Your objective:
Set down, exactly as written, only the lines starting with the one that holds "Reconstruct the object" and ending with the one that holds "tube_to_nipple = 0.5".

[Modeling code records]
+ + +
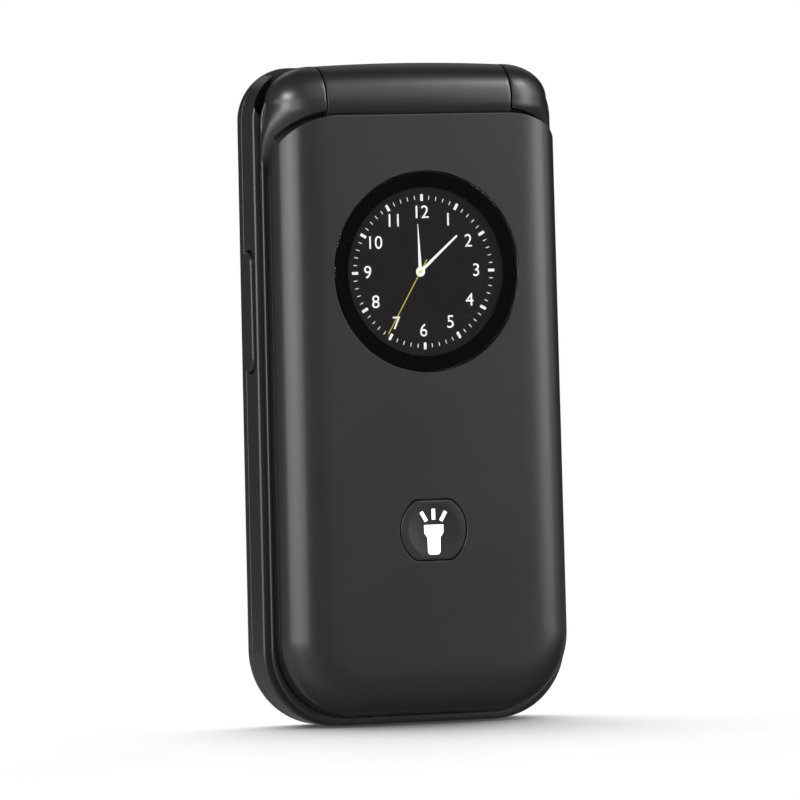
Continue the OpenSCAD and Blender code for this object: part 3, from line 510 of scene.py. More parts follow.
# Polished mineral glass: clear, with a sharp reflection
GLASS = material("cover_glass", "#ffffff", IOR=1.5, Roughness=0.0, Transmission_Weight=1.0)[0]
INK = black_ink()
DIAL_GROUND = lit_panel("dial_ground", "#0c0c0d", 0.006)
SCREEN_GROUND = lit_panel("screen_ground", "#08080a", 0.002)
LIT_WHITE = lit_ink("lit_white", "#f2f2f0", 0.55)
LIT_YELLOW = lit_ink("lit_yellow", "#d8cf4a", 0.35)
LIT_GREEN = lit_ink("lit_green", "#3fbf5a", 0.3)
LIT_RED = lit_ink("lit_red", "#d8433a", 0.3)
# White print, given a faint painted glow
PRINT_WITH_PAINTED_GLOW = white_print()
STEEL = stamped_steel()
BOARD = solder_mask()
# Moulded silicone rubber: dull, with a faint dusty bloom
RUBBER = moulded("silicone", "#3b3b3e", 0.3, 0.002, 0.6, 0.05, IOR=1.42, Sheen_Weight=0.15,
                 Sheen_Roughness=0.5)
# Nylon with glass fibre, moulded, for inner pieces: dull black with a coarse grain
NYLON = moulded("glass_filled_nylon", "#1c1c1e", 0.25, 0.003, 0.5, 0.05, IOR=1.53)
# Printed film shrunk round the cell: smooth, with slack ripples
WRAP = moulded("battery_wrap", "#2b4a70", 3.0, 0.02, 0.35, 0.05, IOR=1.5)
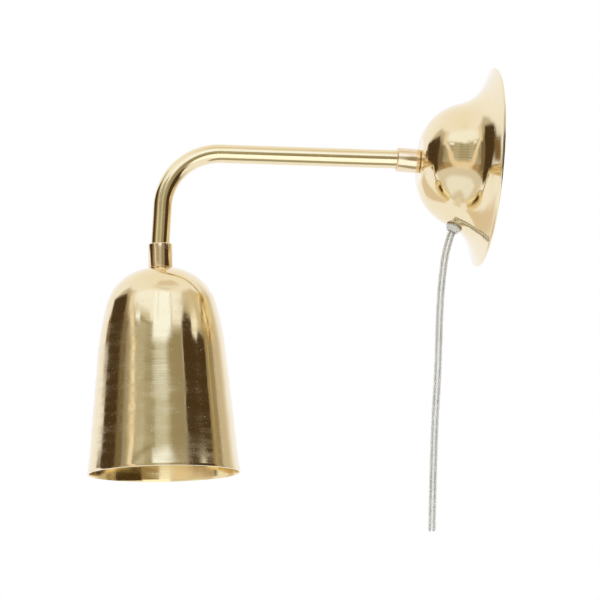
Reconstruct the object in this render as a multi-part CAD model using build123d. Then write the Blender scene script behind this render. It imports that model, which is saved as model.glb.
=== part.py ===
from build123d import *

import os
from math import cos, pi, radians, sin, tan

# Wall sconce of polished brass: a spun rose on the wall, a bent tube arm and a
# bell-shaped shade that hangs from its end. Millimetres, +Z up. The origin is the
# middle of the rose on the wall, whose face is y = 0, and the arm reaches out along -Y.

# ---- stock and threads
sheet = 1.0                 # spun brass of the rose and the shade
tube_od = 10.0
tube_wall = 1.0
thread_r = 5.0              # M10x1 lamp thread
nipple_bore_r = 3.8
nut_flats = 14.0
nut_thick = 3.0
screw_r = 1.25              # the small M2.5 screws

# ---- clearances
thread_gap = 0.05           # all round, between a thread or a tube and its hole
swivel_gap = 0.10           # between the turning collar and the rose
slide_gap = 0.25            # all round, where a thread passes a plain hole
face_gap = 0.05             # between pieces that are clamped face to face

# ---- the set of the arm, as it hangs
arm_droop = 3.34            # degrees that the arm falls below square to the wall
drop_lean = 0.7             # degrees that its end leans in to the wall
shade_lean = 5.0            # degrees that the shade's axis leans in to the wall
arm_length = 124.4          # from the rose collar to the corner
drop_length = 50.3          # from the corner to the shade collar
bend_r = 31.0
set_bend_r = 30.0           # the slight bends where the tube leaves each collar

# ---- collars
collar_od = 13.0
rose_collar_length = 12.5
shade_collar_length = 13.2
collar_edge = 0.4
rose_collar_grip = 6.5      # tube inside the collar
shade_collar_grip = 5.5
tube_to_nipple = 0.5        # left between the tube's end and the nipple's

# ---- rose, its outer face
rose_rim_r = 54.0
rose_depth = 36.9           # from the flat seat to the wall
rose_seat_r = 12.8
rose_crown = (14.17, 0.2)   # radius and distance below the seat, where its edge ends
rose_dome = (33.1, 19.0)    # and where the dome ends
rose_flare = (44.7, 4.6)    # radius and height above the wall, where the flare ends
cord_hole_along = 2.2       # from the end of the dome, along the flare

# ---- shade: radius and distance below its flat top
shade_rim = (40.4, 109.1)
shade_flare = (38.64, 95.1)
shade_cone = (33.95, 45.7)
shade_crown = (29.1, 19.3)
shade_seat_r = 7.0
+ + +
Output of the exercise:
Reconstruct the object in this render as a multi-part CAD model using build123d. Then write the Blender scene script behind this render. It imports that model, which is saved as model.glb.
=== part.py ===
from build123d import *

import os
from math import cos, pi, radians, sin, tan

# Wall sconce of polished brass: a spun rose on the wall, a bent tube arm and a
# bell-shaped shade that hangs from its end. Millimetres, +Z up. The origin is the
# middle of the rose on the wall, whose face is y = 0, and the arm reaches out along -Y.

# ---- stock and threads
sheet = 1.0                 # spun brass of the rose and the shade
tube_od = 10.0
tube_wall = 1.0
thread_r = 5.0              # M10x1 lamp thread
nipple_bore_r = 3.8
nut_flats = 14.0
nut_thick = 3.0
screw_r = 1.25              # the small M2.5 screws

# ---- clearances
thread_gap = 0.05           # all round, between a thread or a tube and its hole
swivel_gap = 0.10           # between the turning collar and the rose
slide_gap = 0.25            # all round, where a thread passes a plain hole
face_gap = 0.05             # between pieces that are clamped face to face

# ---- the set of the arm, as it hangs
arm_droop = 3.34            # degrees that the arm falls below square to the wall
drop_lean = 0.7             # degrees that its end leans in to the wall
shade_lean = 5.0            # degrees that the shade's axis leans in to the wall
arm_length = 124.4          # from the rose collar to the corner
drop_length = 50.3          # from the corner to the shade collar
bend_r = 31.0
set_bend_r = 30.0           # the slight bends where the tube leaves each collar

# ---- collars
collar_od = 13.0
rose_collar_length = 12.5
shade_collar_length = 13.2
collar_edge = 0.4
rose_collar_grip = 6.5      # tube inside the collar
shade_collar_grip = 5.5
tube_to_nipple = 0.5        # left between the tube's end and the nipple's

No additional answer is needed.